Exercise directions:
Go to the line that contains "imported = [obj" and extract it along with every line after it, exactly, through the end of the data below.
— start of Material provided —
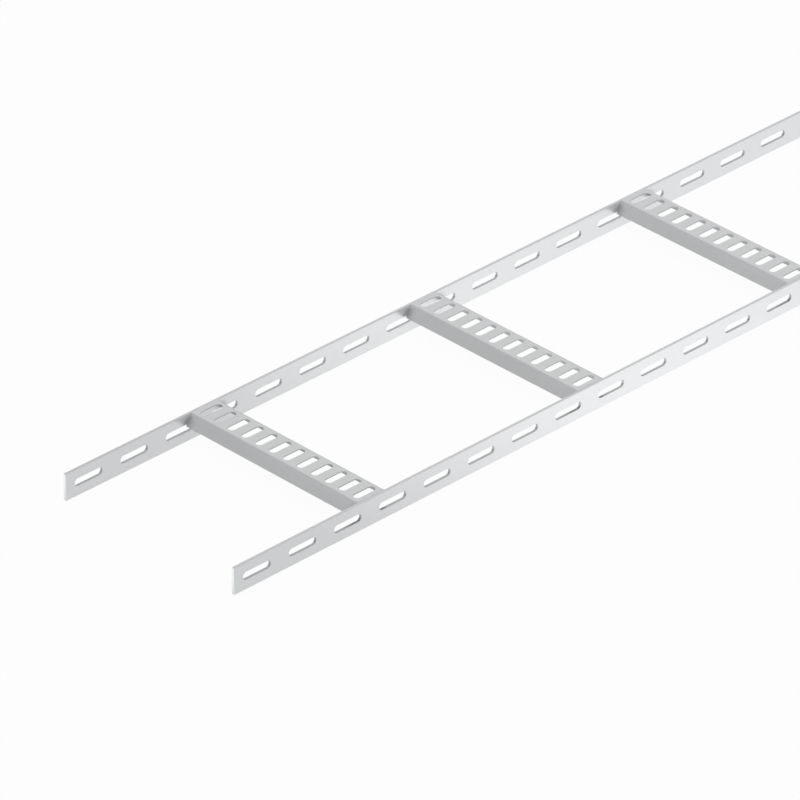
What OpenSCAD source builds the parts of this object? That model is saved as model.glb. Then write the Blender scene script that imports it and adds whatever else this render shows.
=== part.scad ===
// Cable ladder section: two slotted flat side rails joined by perforated,
// folded sheet rungs.
// X runs along the ladder, Y across it and Z up. The origin is the centre of
// the footprint, on the level of the side rails' lower edges.

/* [Ladder] */
// Width over the outer faces of the side rails
ladder_width = 200; // [120:5:600]
// Distance from one rung to the next; twelve of them make the ladder's length
rung_spacing = 250; // [180:5:400]
// Distance from the near end of the rails to the middle of the first rung
end_to_rung = 153.4; // [40:0.1:160]
// Height of the rung's crown below the rails' upper edges
crown_drop = 0; // [0:0.5:10]

/* [Side rails] */
// Height of the flat bar
rail_height = 25; // [18:1:60]
// Thickness of the flat bar
rail_thickness = 2.5; // [1.5:0.1:5]
// Distance between the middles of neighbouring rail slots
rail_slot_pitch = 50; // [40:1:100]
// Length of a rail slot, over its round ends
rail_slot_length = 30; // [12:0.5:38]
// Width of a rail slot
rail_slot_width = 7; // [4:0.5:11]

/* [Rungs] */
// Width of the crown, where its plane meets the planes of the flanges
crown_width = 29; // [22:0.5:60]
// Height of the folded rung
rung_height = 11; // [7:0.5:16]
// Thickness of the rung's sheet
rung_sheet = 1.0; // [0.8:0.1:2]
// Angle by which each flange leans outward from upright
flange_lean = 32; // [5:1:45]
// Inner radius of the folds between crown and flanges
fold_radius = 1.2; // [0.5:0.1:2.5]

/* [Rung slots] */
// Distance between the middles of neighbouring rung slots
rung_slot_pitch = 16.25; // [12:0.25:30]
// Width of a rung slot
rung_slot_width = 7; // [4:0.5:9]
// Distance from the crown's edge to the round end of a slot
rung_slot_inset = 3.4; // [3:0.1:6]

/* [Hidden] */
NODES = [
    "rail_right", "rail_left",
    "rung_01", "rung_02", "rung_03", "rung_04", "rung_05", "rung_06",
    "rung_07", "rung_08", "rung_09", "rung_10", "rung_11", "rung_12"
];
$fn = 48;
// Overshoot of every cutting body past the face it cuts
cut_over = 1;
// The side rails are listed first, and every other node is a rung
rung_count = len(NODES) - 2;
// Whole bays, so that the rungs keep their spacing across a joint
ladder_length = rung_count * rung_spacing;
first_rung_x = end_to_rung - ladder_length / 2;
// Slots fill the rail from end to end and are centred on its length
rail_slot_count = floor(ladder_length / rail_slot_pitch);
// The rungs stand between the rails' inner faces and are welded there
rung_length = ladder_width - 2 * rail_thickness;
rung_slot_count = floor(rung_length / rung_slot_pitch);
rung_slot_length = crown_width - 2 * rung_slot_inset;
crown_z = rail_height - crown_drop;
// The folded section: outer radius, turn of each fold, flat of the crown and
// straight run of a flange down to the rung's full height
fold_outer = fold_radius + rung_sheet;
fold_turn = 90 - flange_lean;
crown_flat = crown_width - 2 * fold_outer * tan(fold_turn / 2);
flange_run = (rung_height - fold_outer + fold_radius * cos(fold_turn)) / sin(fold_turn);
zinc_grey = [0.82, 0.84, 0.85];
zinc_shade = [0.76, 0.78, 0.79];

// Outline of a slot with full round ends, lying along x
module slot_outline(slot_length, slot_width) {
    end_x = (slot_length - slot_width) / 2;
    square([2 * end_x, slot_width], center = true);
    for (side = [-1, 1]) {
        translate([side * end_x, 0]) circle(d = slot_width);
    }
}

// A row of children, centred on the origin
module centred_row(count, pitch) {
    for (i = [0 : count - 1]) {
        translate([(i - (count - 1) / 2) * pitch, 0]) children();
    }
}

// Side view of the flat bar with its row of slots, centred on its height
module rail_outline() {
    difference() {
        square([ladder_length, rail_height], center = true);
        centred_row(rail_slot_count, rail_slot_pitch) {
            slot_outline(rail_slot_length, rail_slot_width);
        }
    }
}

// A flat side rail; side is -1 for the right rail and 1 for the left one
module rail(side) {
    rail_y = side * (ladder_width - rail_thickness) / 2;
    translate([0, rail_y + rail_thickness / 2, rail_height / 2]) {
        rotate([90, 0, 0]) linear_extrude(rail_thickness) rail_outline();
    }
}

// Half of the folded section, to the right of the middle. It is drawn about
// the fold's own middle line, which crown and flange leave at equal angles, and
// then turned until the crown lies level. The crown runs on past the middle,
// where the two halves join
module half_section() {
    translate([crown_flat / 2, -fold_outer]) rotate(-fold_turn / 2) {
        rotate(fold_turn / 2) translate([-crown_flat / 2 - cut_over, fold_radius]) {
            square([crown_flat / 2 + cut_over, rung_sheet]);
        }
        fold_sector();
        rotate(-fold_turn / 2) translate([0, fold_radius]) {
            square([flange_run, rung_sheet]);
        }
    }
}

// The fold itself: a ring, cut off square where the crown and the flange begin
module fold_sector() {
    difference() {
        rotate(fold_turn / 2) difference() {
            circle(r = fold_outer);
            circle(r = fold_radius);
            translate([-2 * fold_outer, -2 * fold_outer]) {
                square([2 * fold_outer, 4 * fold_outer]);
            }
        }
        rotate(-fold_turn / 2) translate([0, -2 * fold_outer]) {
            square([2 * fold_outer, 4 * fold_outer]);
        }
    }
}

// The rung's section, with the crown's upper face on y = 0
module rung_section() {
    half_section();
    mirror([1, 0]) half_section();
}

// A folded rung, with its row of slots through the crown
module rung(index) {
    translate([first_rung_x + index * rung_spacing, 0, crown_z]) {
        difference() {
            translate([0, rung_length / 2, 0]) {
                rotate([90, 0, 0]) linear_extrude(rung_length) rung_section();
            }
            translate([0, 0, -rung_sheet - cut_over]) {
                linear_extrude(rung_sheet + 2 * cut_over) {
                    rotate(90) centred_row(rung_slot_count, rung_slot_pitch) {
                        rotate(-90) slot_outline(rung_slot_length, rung_slot_width);
                    }
                }
            }
        }
    }
}

module rail_right() { color(zinc_grey) rail(-1); }
module rail_left() { color(zinc_grey) rail(1); }
module rung_01() { color(zinc_shade) rung(0); }
module rung_02() { color(zinc_shade) rung(1); }
module rung_03() { color(zinc_shade) rung(2); }
module rung_04() { color(zinc_shade) rung(3); }
module rung_05() { color(zinc_shade) rung(4); }
module rung_06() { color(zinc_shade) rung(5); }
module rung_07() { color(zinc_shade) rung(6); }
module rung_08() { color(zinc_shade) rung(7); }
module rung_09() { color(zinc_shade) rung(8); }
module rung_10() { color(zinc_shade) rung(9); }
module rung_11() { color(zinc_shade) rung(10); }
module rung_12() { color(zinc_shade) rung(11); }

rail_right();
rail_left();
rung_01();
rung_02();
rung_03();
rung_04();
rung_05();
rung_06();
rung_07();
rung_08();
rung_09();
rung_10();
rung_11();
rung_12();
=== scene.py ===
"""Finished look of a cable ladder section.

Two slotted flat side rails, twelve folded and slotted rungs between them, and
the weld beads that hold each rung under its crown. Lengths are in metres. X
runs along the ladder, Y across it and Z up, from the rails' lower edges.
"""
import logging
import math
from dataclasses import dataclass, field
from enum import Enum
from typing import Callable, Sequence

import bmesh
import bpy
from mathutils import Matrix, Vector


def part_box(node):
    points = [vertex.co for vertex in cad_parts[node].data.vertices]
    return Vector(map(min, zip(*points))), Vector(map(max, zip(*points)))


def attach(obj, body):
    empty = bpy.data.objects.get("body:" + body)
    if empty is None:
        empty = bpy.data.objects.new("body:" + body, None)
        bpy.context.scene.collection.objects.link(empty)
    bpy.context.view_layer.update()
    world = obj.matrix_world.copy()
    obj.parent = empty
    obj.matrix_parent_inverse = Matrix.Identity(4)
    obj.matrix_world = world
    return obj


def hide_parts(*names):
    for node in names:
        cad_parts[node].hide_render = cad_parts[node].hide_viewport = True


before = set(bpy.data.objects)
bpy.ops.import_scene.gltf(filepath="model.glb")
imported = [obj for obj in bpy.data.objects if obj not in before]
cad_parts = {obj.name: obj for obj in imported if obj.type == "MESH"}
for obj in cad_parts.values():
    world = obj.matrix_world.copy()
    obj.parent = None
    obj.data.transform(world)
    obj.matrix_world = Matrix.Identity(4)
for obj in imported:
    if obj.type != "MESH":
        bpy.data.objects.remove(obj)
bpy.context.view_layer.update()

LOG = logging.getLogger("cable_ladder")
MM = 0.001

Point2 = tuple[float, float]
Point3 = tuple[float, float, float]
Socket = bpy.types.NodeSocket

# The edge attribute goes from painted shade within the rungs (-1) over plain faces (0) to worked
# edges (1); on the rungs' folds it is painted shade, and on the bars' long edges partly so.
EDGE_AND_SHADE_ATTRIBUTE = "worked_edge_and_shade"
WORKED = 1.0
PLAIN = 0.0
CHANNEL_SHADE = -1.0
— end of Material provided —
Answer to the exercise:
imported = [obj for obj in bpy.data.objects if obj not in before]
cad_parts = {obj.name: obj for obj in imported if obj.type == "MESH"}
for obj in cad_parts.values():
    world = obj.matrix_world.copy()
    obj.parent = None
    obj.data.transform(world)
    obj.matrix_world = Matrix.Identity(4)
for obj in imported:
    if obj.type != "MESH":
        bpy.data.objects.remove(obj)
bpy.context.view_layer.update()

LOG = logging.getLogger("cable_ladder")
MM = 0.001

Point2 = tuple[float, float]
Point3 = tuple[float, float, float]
Socket = bpy.types.NodeSocket

# The edge attribute goes from painted shade within the rungs (-1) over plain faces (0) to worked
# edges (1); on the rungs' folds it is painted shade, and on the bars' long edges partly so.
EDGE_AND_SHADE_ATTRIBUTE = "worked_edge_and_shade"
WORKED = 1.0
PLAIN = 0.0
CHANNEL_SHADE = -1.0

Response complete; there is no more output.